Prediction 2: Greece will begin official negotiations to exit the euro.
Nobody wants to see this because the implications are severe. If Greece drops the euro in a dramatic fashion, we will see a huge flight of capital out of Spain, Italy and Portugal, into the northern countries such as Germany, Holland and Denmark. Because of this Greece will exit in a more structured and orderly fashion. Likely, the country will negotiate to still pay fifty cents on the dollar for its sovereign debts then reintroduce the drachma alongside the euro for a three year time frame, with the decoupling occurring over time.
For investors, it’s hard to play the upside of this by for example, shorting country-specific ETFs. Central banks will be heavily involved in steering the transitions, and it’s never wise to fight central banks. A better strategy: underweight international and emerging market exposure.
Prediction 3: President Obama wins reelection.
In spite of a weak economy and continued high unemployment the republican party’s own lack of leadership and cohesiveness will weaken them to the point where Obama looks like the better option. Moreover, the party’s willingness to pander to the right wing will make them unpopular with middle class and middle of the road voters.
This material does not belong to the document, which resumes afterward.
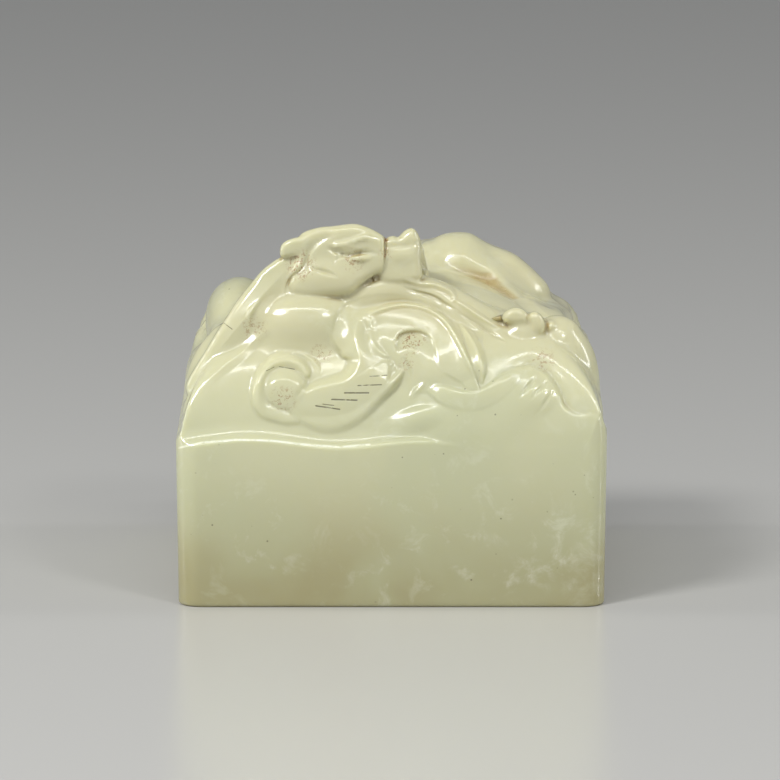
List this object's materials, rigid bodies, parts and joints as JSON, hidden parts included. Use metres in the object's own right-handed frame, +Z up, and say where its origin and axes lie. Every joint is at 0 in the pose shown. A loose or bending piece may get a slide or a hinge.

As a result, I would expect the election to be marked by record low turnout frustration, apathy and disgust, but at the end of the day, Obama will have won four more years in office.
Prediction 4: China will allow the Renminbi (Yuan) to rise nearly 8% against the dollar.
Slowly and rather quietly, China has already begun to loosen monetary policy. For instance, at the end of November, it lowered the reserve requirement for six banks. Unlike here in the U.S. where monetary policy is carried out through a series of complex market transactions, China’s government simply told these banks what to do. China will continue to lower rates in the first half of the year to spur on growth. Europe accounts for roughly 25% of China’s exports, and lower demand from Europe will be material for China.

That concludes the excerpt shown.